Los Angeles Lakers to Pay NBA-High $29 Million in Luxury Taxes


Six NBA teams owe the NBA luxury-tax payments for last season’s payrolls, and according to ESPN, the Los Angeles Lakers have been slapped with the largest bill ($29,259,739) following a disastrous 2012-13 campaign: “The Lakers will be forced to pay nearly $30 million in luxury tax for a team that — thanks to a steady stream of injuries and L.A.’s well-chronicled chemistry problems — barely squeaked into the playoffs and will go down as one of the biggest underachievers in league history. The figures, distributed late Tuesday to the league’s 30 teams, reveal the Miami Heat ($13.35 million), Brooklyn Nets ($12.88 million), New York Knicks ($9.96 million), Chicago Bulls ($3.93 million) and Boston Celtics ($1.18 million) join the Lakers ($29.26 million) in facing tax bills for their 2012-13 payrolls. […] The NBA also announced its salary cap and luxury-tax threshold for 2013-14, when penalties for broaching it will be much steeper.
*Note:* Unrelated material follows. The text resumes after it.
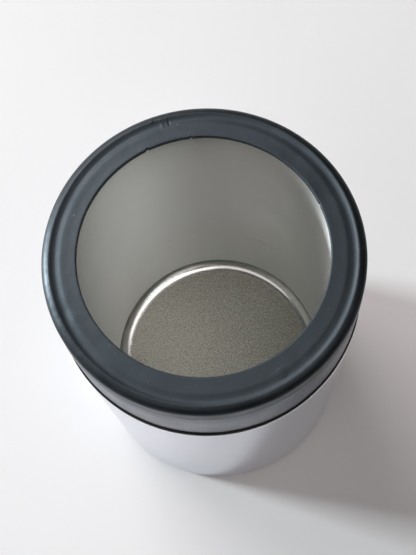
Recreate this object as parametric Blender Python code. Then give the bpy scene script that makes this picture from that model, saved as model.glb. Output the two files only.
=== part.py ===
"""An insulated can holder: a double-walled steel cup with a screw collar and a rubber grip ring.

A standard drink can stands on the cup's floor. The plastic collar screws down over the cup's
neck and carries a soft ring, whose thin inner lip closes round the can.

All sizes are in metres, with +Z up and the origin at the middle of the foot.
"""
import math

import bmesh
import bpy
from mathutils import Vector

MM = 0.001

# The can that the holder is made for. The radii are worked out from it, from the inside outwards
CAN_RADIUS = 33.1 * MM

# Clearances
MOUTH_CLEARANCE = 0.35 * MM
LINER_CLEARANCE = 3.4 * MM
FIT_GAP = 0.3 * MM
SEAM_GAP = 0.4 * MM
COLLAR_GAP = 1.0 * MM

# The outer shell
BODY_HEIGHT = 96.0 * MM
BODY_TAPER = 0.7 * MM
SHELL_WALL = 0.6 * MM
SHOULDER_RISE = 0.9 * MM
SHOULDER_ROUND = 0.6 * MM
FOOT_ROUND = 3.0 * MM
FOOT_RIM_WIDTH = 3.6 * MM
FOOT_RIM_HEIGHT = 2.4 * MM
NECK_HEIGHT = 20.8 * MM
NECK_VACUUM_GAP = 1.9 * MM

# The inner liner
LINER_WALL = 0.6 * MM
FLOOR_HEIGHT = 11.3 * MM
FLOOR_CORNER_RADIUS = 4.0 * MM
LIP_FLARE = 1.2 * MM
LIP_EDGE_ROUND = 0.2 * MM

# The base plate, the solder that seals its pumping hole, and the getter inside the vacuum
BASE_RECESS = 1.2 * MM
BASE_FLANGE_HEIGHT = 1.4 * MM
SEAL_DIMPLE_RADIUS = 4.5 * MM
SEAL_DIMPLE_DEPTH = 1.2 * MM
SEAL_DIMPLE_SLOPE = 0.9 * MM
SEAL_RADIUS = 2.6 * MM
SEAL_THICKNESS = 0.6 * MM
SEAL_CROWN_SHARE = 0.75
GETTER_RADIUS = 5.0 * MM
GETTER_THICKNESS = 2.2 * MM
GETTER_EDGE_ROUND = 0.5 * MM
GETTER_OFFSET = 18.0 * MM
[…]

Next season ushers in a more punitive scale for roster excess than seen during the first two seasons of the NBA’s labor agreement introduced in December 2011. The Nets, for example, are projected at this early juncture to have a tax bill in the $75 million range despite carrying a similar payroll of roughly $100 million to the Lakers of 2012-13. The tax amounts for last season were based on a dollar-for-dollar tax above the per-team threshold of $70.31 million. Fifty percent of the total tax of $70.57 million paid by the six teams will be used to fund revenue sharing for the 2012-13 season, according to the 2011 labor agreement. The remaining 50 percent will be distributed in equal shares to each non-taxpaying team. Sources said that each non-taxpaying team will thus receive 1/24th of $35.28 million, or $1.47 million per team. The six taxpaying teams, sources said, will receive an invoice by Monday and must remit their required payment by July 24. Escrow and tax distributions are scheduled to be made back to teams no later than July 29.”